Clause 75 makes necessary amendments to a range of sections of the Criminal and Justice and Police Act 2001 to enable the CMA to seize information and take copies of, or extracts from, information when exercising its power under clause 73 to enter business and domestic premises with a warrant. It is a practical clause that aligns with the CMA’s power to seize documents from business premises under section 28 of the Competition Act 1998. We therefore believe that the clause should stand part of the Bill.
Clause 76 requires the CMA to follow the rules of the High Court, the Court of Session or the CAT when making an application. We see it as a natural consequential clause and will therefore support it.
May I make one additional comment? We received evidence from trading standards about their access to information that could be stored online in order for them to undertake some of their responsibilities. Has any consideration been given to whether the search powers that the CMA will be given could be extended to trading standards, which sometimes undertake very similar areas of work?
It is a pleasure to speak to this group of clauses on behalf of my hon. Friend the Member for Pontypridd, who is speaking in another debate.
We support clause 77, which will give the CMA the power to require a skilled person, which could be a legal or other person, to provide a report to it on a matter relevant to the operation of the regime. That is in line with other regimes of that nature, and we therefore support its inclusion.
The clarity afforded by subsection (1), which sets out that the CMA can use this power in
“exercising, or deciding whether to exercise, any of its digital markets functions”,
is welcome. It is also right that the CMA can exercise the power only in relation to a designated undertaking or an undertaking subject to an SMS investigation.
In order to ensure no unnecessary delay, subsections (2) and (3), which will give the CMA the power to appoint a skilled person to provide a report and give notice of the appointment and other relevant matters to the undertaking in question, while also specifying the form of a report, are an important inclusion. That aligns well with subsection (12), which imposes a duty on the designated undertaking or undertaking subject to an SMS investigation, and any person connected to those undertakings, to assist the skilled person in any way reasonably required to prepare the report.
One hopes that designated undertakings would co-operate in such instances, but it is welcome and helpful to have their obligations outlined as they are in clause 77. Clarity on the consequences of failing to comply, in the form of penalties or other enforcement provisions, is also an important and positive step. Labour has therefore not sought to amend the clause at this stage; we believe it should stand part of the Bill, as drafted.
As with any regulatory regime, the CMA should of course preserve relevant evidence. Clause 78 is integral, because it places a legal duty to preserve evidence that is relevant to a digital markets investigation, a compliance report by a designated undertaking, and evidence where the CMA is providing investigative assistance to an overseas regulator. The Bill also confirms that where the CMA has made a formal request for information, there are penalties for non-compliance, or for falsifying, concealing or destroying information.

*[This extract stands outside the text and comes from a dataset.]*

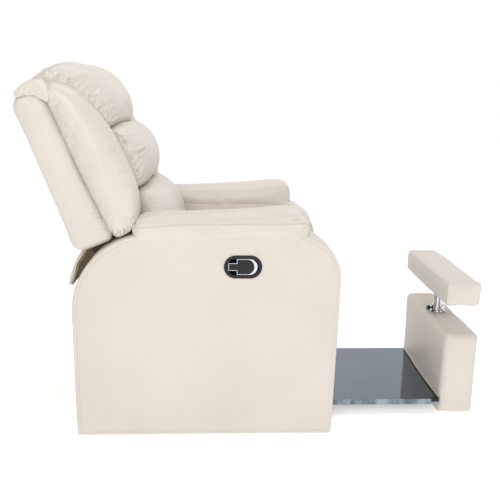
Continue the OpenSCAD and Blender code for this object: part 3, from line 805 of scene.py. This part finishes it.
def rear_flap():
    """A cream panel with a tan lining, hung under the shell round the pivot."""
    centre = (PIVOT.x - SHIFT, PIVOT.z)
    for name, r0, r1, mat, slot in (
        ("rear_flap_cover", 0.2600, 0.2685, CREAM, "cream_cover"),
        ("rear_flap_lining", 0.2560, 0.2599, MATS["tan_lining"], "tan_lining"),
    ):
        line = arc(*centre, r1, 138, 170, 40) + arc(*centre, r0, 170, 138, 40)
        verts, faces = pillow(
            resample(line, 200), -0.226, 0.226, 0.0016, 0.0, from_profile, face_rings=2, band_rings=30,
        )
        obj = mesh_object(name, verts, faces, mat, "backrest")
        swell(obj, 0.0006, 12.0, seed=4.0)
        if r0 > 0.258:
            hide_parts("rear_flap")
        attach(obj, "backrest")


def make_lining_and_shade_sheets():
    """Brown lining cloth that closes the sides of the back below the bolsters; its dark colour also paints in
    the shade on the arms' inner faces there.
    """
    px, pz = PIVOT.x - SHIFT, PIVOT.z
    # Dark brown: the lining's own colour with painted shade of the recess added into it.
    brown = cloth_weave("brown_lining_and_painted_shade", (0.100, 0.068, 0.036), (0.140, 0.098, 0.056))
    line = resample(arc(px, pz, 0.246, 88, 141, 60) + arc(px, pz, 0.120, 141, 88, 30), 220)
    for side in (-1, 1):
        y = side * 0.2225
        verts, faces = pillow(
            line, y - 0.0012, y + 0.0012, 0.001, 0.0, from_profile,
            face_rings=3, band_rings=1, centre=(px - 0.05, pz + 0.17),
        )
        name = "lining_and_shade_" + ("r" if side < 0 else "l")
        obj = mesh_object(name, verts, faces, brown, "backrest")
        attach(obj, "backrest")


# ---- Seat ----

def rounded_box(lo, hi, radius, crown, name, body, rings=30, count=200, power=5.0):
    """A cushion seen from above as a rounded rectangle, crowned on top."""
    cx, cy, hx, hy = (lo[0] + hi[0]) / 2, (lo[1] + hi[1]) / 2, (hi[0] - lo[0]) / 2, (hi[1] - lo[1]) / 2
    a = np.linspace(0, 2 * math.pi, 4 * count, endpoint=False)
    rim_x = np.sign(np.cos(a)) * np.abs(np.cos(a)) ** 0.22 * hx
    rim_y = np.sign(np.sin(a)) * np.abs(np.sin(a)) ** 0.22 * hy
    rim = resample(np.stack([rim_x, rim_y], 1), count)
    out = []
    for s in np.linspace(0.03, 1, 16, endpoint=False):
        out.append((s, lo[2]))
    for t in np.linspace(-math.pi / 2, math.pi / 2, rings):
        c, sn = math.cos(t), math.sin(t)
        z = (lo[2] + hi[2]) / 2 + (hi[2] - lo[2]) / 2 * math.copysign(abs(sn) ** (2 / power), sn)
        out.append((1 - radius / hx * (1 - c ** (2 / power)), z))
    for s in np.linspace(1, 0.03, 24)[1:]:
        out.append((s * (1 - radius / hx), hi[2] + crown * (1 - s ** 2.4)))
    shaped = []
    for s, z in out:
        shaped.append(np.column_stack([cx + rim[:, 0] * s, cy + rim[:, 1] * s, np.full(count, z)]))
    verts, faces = loft(shaped)
    return mesh_object(name, verts, faces, CREAM, body)


def make_seat():
    lo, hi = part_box("seat_cushion")
    low, high = (lo.x + 0.012, lo.y + 0.004, lo.z), (hi.x, hi.y - 0.004, hi.z - 0.006)
    obj = rounded_box(low, high, 0.03, 0.010, "seat_cushion_cover", "base")
    stuffed(obj, 0.008, 4.0, 0.010)
    swell(obj, 0.0030, 7.0, seed=15.0)
    settle(obj, "seat_cushion", fill=0.85)
    lo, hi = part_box("front_apron")
    x0, x1 = lo.x - SHIFT, hi.x - SHIFT
    line = [(x0, lo.z), (x1 - 0.006, lo.z), (x1, lo.z + 0.008)]
    line += [(x1, hi.z - 0.008), (x1 - 0.006, hi.z), (x0, hi.z)]
    verts, faces = pillow(
        resample(smooth_line(line, 2), 120), lo.y, hi.y, 0.006, 0.0, from_profile,
        face_rings=4, band_rings=40, band_crown=0.002,
    )
    apron = mesh_object("front_apron_cover", verts, faces, CREAM, "base")
    swell(apron, 0.0012, 10.0, seed=17.0)
    settle(apron, "front_apron", fill=0.5)


# ---- Footrest ----

def make_block():
    lo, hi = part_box("block_cover")
    x0, x1, r = lo.x - SHIFT, hi.x - SHIFT, 0.021
    rounded = arc(x0 + r, hi.z - r, r, 180, 90, 8) + arc(x1 - r, hi.z - r, r, 90, 0, 8)
    line = [(x0, lo.z)] + rounded + [(x1, lo.z)]
    verts, faces = pillow(
        resample(line, 300), lo.y - 0.001, hi.y + 0.001, 0.022, 0.003, from_profile,
        face_rings=16, band_rings=150, band_crown=0.002,
    )
    obj = mesh_object("footrest_block_cover", verts, faces, CREAM, "drawer")
    tray_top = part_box("drawer_tray")[1].z
    foot = [(lo.x, y, tray_top + 0.0035) for y in np.linspace(-0.215, 0.215, 9)]
    crease(obj, foot, 0.0030, 0.0065, fade=False, ridge=0.3)
    dip = coords(obj)
    d = np.hypot(dip[:, 0] - POST_X, dip[:, 1])
    top = dip[:, 2] > hi.z - 0.01
    dip[:, 2] -= np.where(top, 0.006 * np.exp(-(d / 0.050) ** 2), 0)
    put(obj, dip)
    tree = surface(obj)
    rng = np.random.default_rng(91)
    for k in range(11):
        a = 2 * math.pi * (k + rng.uniform(0, 0.7)) / 11
        reach = rng.uniform(0.045, 0.085)
        path = []
        for r in np.linspace(0.026, reach, 6):
            above = Vector((POST_X + r * math.cos(a), r * math.sin(a) * 1.3, hi.z + 0.1))
            hit = tree.ray_cast(above, Vector((0, 0, -1)))[0]
            if hit is not None:
                path.append(np.array(hit))
        crease(obj, path, 0.0055, rng.uniform(0.002, 0.004))
    swell(obj, 0.0016, 11.0, seed=19.0)
    settle(obj, "block_cover", fill=0.5)


def make_foot_pad():
    lo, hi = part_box("foot_pad_cushion")
    r = 0.011
    x0, x1 = lo.x - SHIFT, hi.x - SHIFT
    line = arc(x0 + r, lo.z + r, r, 180, 270, 8) + arc(x1 - r, lo.z + r, r, 270, 360, 8)
    line += arc(x1 - r, hi.z - r, r, 0, 90, 8) + arc(x0 + r, hi.z - r, r, 90, 180, 8)
    verts, faces = pillow(
        resample(line, 240), lo.y, hi.y, 0.012, 0.003, from_profile,
        face_rings=12, band_rings=70, band_crown=0.002,
    )
    obj = mesh_object("foot_pad_cover", verts, faces, CREAM, "foot_pad")
    stuffed(obj, 0.0045, 3.0, 0.002)
    for side in (-1, 1):
        y = side * (hi.y - 0.009)
        ring = [
            (lo.x + 0.002, y, lo.z + 0.010), (lo.x + 0.002, y, hi.z - 0.010), (lo.x + 0.014, y, hi.z + 0.001),
            (hi.x - 0.014, y, hi.z + 0.001), (hi.x - 0.002, y, hi.z - 0.010), (hi.x - 0.002, y, lo.z + 0.010),
        ]
        crease(obj, ring, 0.0022, 0.0014, fade=False, ridge=0.4)
    swell(obj, 0.0020, 13.0, seed=21.0)
    # The underside is flat round the post, clear of its collar when the pad is lowered.
    flat = coords(obj)
    reach = np.hypot(flat[:, 0] - POST_X, flat[:, 1])
    flat[:, 2] = np.maximum(flat[:, 2], lo.z - 0.001 - 0.3 * np.maximum(reach - 0.035, 0))
    put(obj, flat)
    settle(obj, "foot_pad_cushion", fill=0.7)


# ---- Stage ----

def area_light(name, place, aim, size, power, colour=(1, 1, 1)):
    data = bpy.data.lights.new(name, "AREA")
    data.shape = "RECTANGLE"
    data.size, data.size_y = size
    data.energy = power
    data.color = colour
    obj = bpy.data.objects.new(name, data)
    bpy.context.scene.collection.objects.link(obj)
    obj.location = place
    obj.rotation_mode = "QUATERNION"
    obj.rotation_quaternion = (Vector(aim) - Vector(place)).to_track_quat("-Z", "Y")
    return obj


def make_stage():
    bend = [(3.0 + 2.0 * math.sin(a), 2.0 - 2.0 * math.cos(a)) for a in np.linspace(0.05, math.pi / 2, 24)]
    sweep = [(-9.0, 0.0), (3.0, 0.0)] + bend + [(5.0, 7.0)]
    verts = [(x, y, z) for y, z in sweep for x in (-12.0, 12.0)]
    faces = [(2 * i, 2 * i + 1, 2 * i + 3, 2 * i + 2) for i in range(len(sweep) - 1)]
    mesh = bpy.data.meshes.new("studio_sweep")
    mesh.from_pydata(verts, [], faces)
    floor = bpy.data.objects.new("studio_sweep", mesh)
    bpy.context.scene.collection.objects.link(floor)
    mat, _, shader = material("studio_floor", (0.90, 0.90, 0.90), 0.7, specular=0.1)
    shader.inputs["Emission Color"].default_value = (1, 1, 1, 1)
    shader.inputs["Emission Strength"].default_value = 0.44
    mesh.materials.append(mat)
    world = bpy.data.worlds.new("studio")
    world.use_nodes = True
    world.node_tree.nodes["Background"].inputs["Color"].default_value = (1, 1, 1, 1)
    world.node_tree.nodes["Background"].inputs["Strength"].default_value = 0.37
    bpy.context.scene.world = world
    area_light("key", (-0.7, -3.1, 2.1), (0, 0, 0.5), (1.5, 1.5), 46)
    area_light("fill", (2.6, -2.2, 1.8), (0.2, 0, 0.4), (1.6, 1.6), 20)
    area_light("top", (0.3, 0.4, 3.2), (0, 0, 0.4), (2.0, 2.0), 30)
    scene = bpy.context.scene
    scene.view_settings.view_transform = "Standard"
    scene.view_settings.look = "None"


def make_camera():
    """The photograph's view: from the chair's right, a little above it."""
    yaw, pitch, turn = (math.radians(a) for a in (2.36, 13.13, 0.65))
    forward = Vector((math.sin(yaw) * math.cos(pitch), math.cos(yaw) * math.cos(pitch), -math.sin(pitch)))
    right = Vector((math.cos(yaw), -math.sin(yaw), 0))
    down = forward.cross(right)
    x = right * math.cos(turn) - down * math.sin(turn)
    y = -(right * math.sin(turn) + down * math.cos(turn))
    data = bpy.data.cameras.new("camera")
    data.sensor_width = 36
    data.lens = 48.456
    cam = bpy.data.objects.new("camera", data)
    bpy.context.scene.collection.objects.link(cam)
    cam.matrix_world = Matrix((x, y, -forward)).transposed().to_4x4()
    cam.location = (SHIFT, -2.1689, 0.9892)
    bpy.context.scene.camera = cam


paint_cad_nodes()
make_stage()
make_camera()
make_arms()
make_pads()
back_shell()
make_bolsters()
headrest()
middle_roll()
lumbar_roll()
top_band()
rear_flap()
make_lining_and_shade_sheets()
make_seat()
make_block()
make_foot_pad()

Labour supports the purpose of clause 78, which is to preserve evidence before and after the CMA has made a formal request. We believe that it is consistent with the existing duty to preserve evidence under section 201(4) of the Enterprise Act 2002 on cartel offence investigations. We note, however, that the duties within this clause do not apply
“where the person has a reasonable excuse to do so.”
I—and, I am sure, others—would welcome clarification from the Minister on that point. We support the intentions of the clause and have therefore not sought to amend it at this stage, but I would appreciate further clarity on the definition and how it will work in practice.
Clause 79 is helpful because it specifies that the CMA cannot require any information subject to legal and professional privilege, or, in Scotland, confidentiality of communications. That is an important point to make and is in line with similar regimes. We support the clarity outlined in subsection (2), which specifies that the limitation applies to producing, taking possession of, and taking copies of or extracts from a privileged communication. I do not need to elaborate much further here. Labour considers this to be a fairly standard procedure and we therefore support clause 79 stand part.
Finally, clause 80 gives the CMA the power to publish a notice of any decision to use its investigatory powers under the digital markets regime to assist an investigation by the regulator in another jurisdiction. The notice may include the regulator that the CMA is assisting, the undertaking that is the subject of investigation, and the matter for which the undertaking is under investigation. Labour welcomes the transparency measures here.
My question is about why that approach has not been afforded to the CMA’s domestic work on digital markets. If the CMA is able to support overseas regulators in ways that might identify the undertaking, I am unclear as to why the CMA is not compelled in the same way for issues that might arise in the UK. I am interested to hear the Minister’s thoughts on that point, because it is an important one for companies likely to be captured in the SMS definition and for challenger firms that might one day find themselves subject to these regulations, too.
I thank the hon. Lady. I will probably write to her with examples of where that measure might come in. As I have said, it does not come in if there is an exemption for people with a reasonable excuse. I am not fleet enough of foot to come up with a good example for her at the moment, but I will certainly write to her.
On the domestic situation for the DMU, I will, again, probably write to the hon. Lady, but my interpretation is that it is easier to deal with the potential for defamation and so on when someone has full control of the case in one jurisdiction. If we are working across jurisdictions internationally it is more complex, so the protections need to be there.
Question put and agreed to.
Clause 77, as amended, ordered to stand part of the Bill.
Clauses 78 to 80 ordered to stand part of the Bill.
Ordered, That further consideration be now adjourned. —(Mike Wood.)